Wiktionary
n. A molecule composed of a sugar group and an amino group, in some cases functioning as an antibiotic.
Wikipedia
Aminoglycoside is a medicinal and bacteriologic category of traditional Gram-negative antibacterial therapeutic agents that inhibit protein synthesis and contain as a portion of the molecule an amino-modified glycoside ( sugar); the term can also refer more generally to any organic molecule that contains aminosugar substructures. Aminoglycoside antibiotics display bactericidal activity against gram-negative aerobes and some anaerobic bacilli where resistance has not yet arisen, but generally not against Gram-positive and anaerobic Gram-negative bacteria. They include the first-in-class aminoglycoside antibiotic streptomycin (images at right) derived from Streptomyces griseus, the earliest modern agent used against tuberculosis, and an example that lacks the common 2-deoxystreptamine moiety (image right, below) present in many other class members.

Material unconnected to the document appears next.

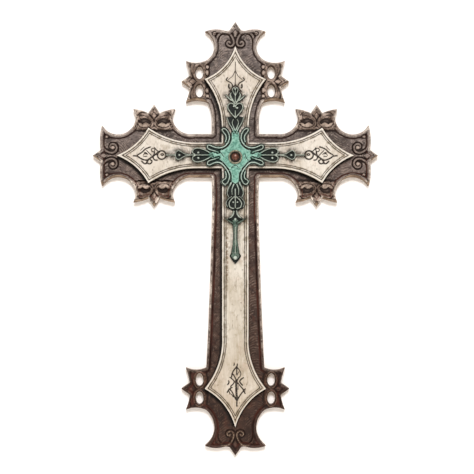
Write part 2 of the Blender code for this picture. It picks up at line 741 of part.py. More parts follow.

Other examples include the deoxystreptamine-containing agents kanamycin, tobramycin, gentamicin, and neomycin (see below).
Usage examples of "aminoglycoside".
We, I mean, they took it through the whole range of antibiotics from aminoglycosides to tetracyclines.
Aminoglycosides should not be used to treat secondary infections because they can sometimes have the effect of enhancing the toxin-induced neuromuscular blockade.